I finished a first draft of the laundry poem, mostly while sitting in the back garden, and I finished it despite the 12 hours of street construction rocking the neighborhood. Constant racket and dust, plus being stared at by the flagger every time I step out my door--it's all a headache and a distraction, so the fact that I wrote a poem in the midst of this--a historical poem that has nothing to do with dump trucks or pavement--feels like some sort of accomplishment.

Today, I'm washing sheets, and getting my hair cut, and going to the fish market, and working on Frost Place stuff, and attending a Zoom meeting, and maybe tinkering a little more with that poem draft. It's difficult to garden out front with that staring flagger on patrol, but at some point I'll have to check up on my plants. I'll have to assume a familiar woman's role: donning a mask of icy indifference as a way to manage a sketchy, overfamiliar stranger. I hate that this is a regular part of our communal lives.

Wednesday, June 2, 2021

I got a lot done yesterday--finished editing a chapter, grocery-shopped, mowed and trimmed, and foisted the vacuuming onto Paul. Today I've got my exercise class to sweat through and a small amount of editing to do, and then I'll turn my thoughts to Frost Place prep and weeding the strawberry bed.

It will be another mid-70s day, and the summer garden is taking hold . . . tomato plants noticeably taller every day, pea pods setting on the vines, roses budding, and the first lilies beginning to open.

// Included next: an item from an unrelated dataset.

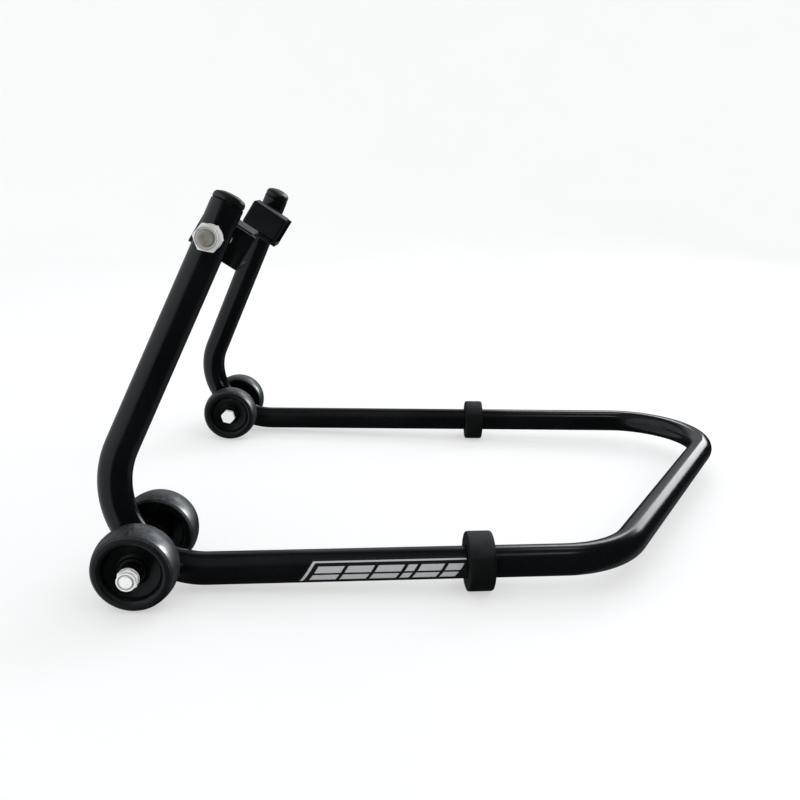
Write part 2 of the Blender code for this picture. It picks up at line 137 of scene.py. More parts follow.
def rounded_profile(corners, closed, steps=5):
    """Turn (x, y, radius) corners into a smooth run of points."""
    points = []
    count = len(corners)
    for i, (x, y, radius) in enumerate(corners):
        if not closed and i in (0, count - 1):
            points.append(Vector((x, y)))
            continue
        before = corners[(i - 1) % count][:2]
        after = corners[(i + 1) % count][:2]
        points += arc_points(before, (x, y), after, radius, steps)
    return points


def loft(builder, rings, closed_rings=True, cap_start=False, cap_end=False):
    """Quads between successive rings of the same size."""
    for first, second in zip(rings, rings[1:]):
        count = len(first)
        for i in range(count if closed_rings else count - 1):
            j = (i + 1) % count
            builder.faces.new((first[i], first[j], second[j], second[i]))
    if cap_start:
        builder.faces.new(rings[0])
    if cap_end:
        builder.faces.new(rings[-1])


def lathe(profile, sides, closed):
    """Revolve (radius, height) points about Z; open profiles start and end on the axis."""
    builder = bmesh.new()
    rings = []
    for radius, height in profile:
        if radius < 1e-7:
            rings.append([builder.verts.new((0.0, 0.0, height))])
            continue
        rings.append([builder.verts.new((radius * math.cos(2 * math.pi * i / sides),
                                         radius * math.sin(2 * math.pi * i / sides), height))
                      for i in range(sides)])
    pairs = list(zip(rings, rings[1:]))
    if closed:
        pairs.append((rings[-1], rings[0]))
    for first, second in pairs:
        if len(first) == 1 and len(second) == 1:
            continue
        for i in range(sides):
            j = (i + 1) % sides
            if len(first) == 1:
                builder.faces.new((first[0], second[j], second[i]))
            elif len(second) == 1:
                builder.faces.new((first[i], first[j], second[0]))
            else:
                builder.faces.new((first[i], first[j], second[j], second[i]))
    return builder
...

Maybe this afternoon I'll find time to sit in the shade and work on my laundry poem. The street construction is a drag, but at least the back garden is somewhat protected from the dust and the uproar. I am cheerful and full of energy but also feeling weighed down by obligation. How to be solitary; how to let time slide: those are not the stories of my life at the moment. So I read and write in noise and distraction, in compressed half-hours, and I get the work done anyway, albeit much more slowly, and I surprise myself, which is the point, isn't it? Or maybe the point is: I don't know how not to read and write.

Tuesday, June 1, 2021

After three days of cold rain, the weather is turning. Today is forecast to be in the 70s, and the garden and the grass will explode into growth. I'll be back at my desk today, and I've also got a bunch of errands and house chores to deal with, but I really do hope I can find an hour to mow. If I wait too long, my little reel mower will be overwhelmed.

It's the first day of June: the month of roses, peas, strawberries, and peonies. Next weekend we've got another social extravaganza--dear friends from the northcountry arriving on Friday; Saturday morning spent with another dear northcountry friend; my beloved son James arriving on Sunday. In the meantime and in the midst, I've got to plan a conference, and finish an editing project, and start another editing project, and and and, etcetera, etcetera. But I feel ebullient. Everything will get done; everything is so exciting.

So this morning I'll hang a load of clothes on the line, and get to work on my editing task, and open all of the windows that don't face the street construction, and lug my copy of the Odyssey into the back garden, because it's summertime in this little northern city by the sea, and the grounds of the Alcott House are bountiful and blooming, and I am a middle-aged poet-housekeeper, and I do love being busy and alive.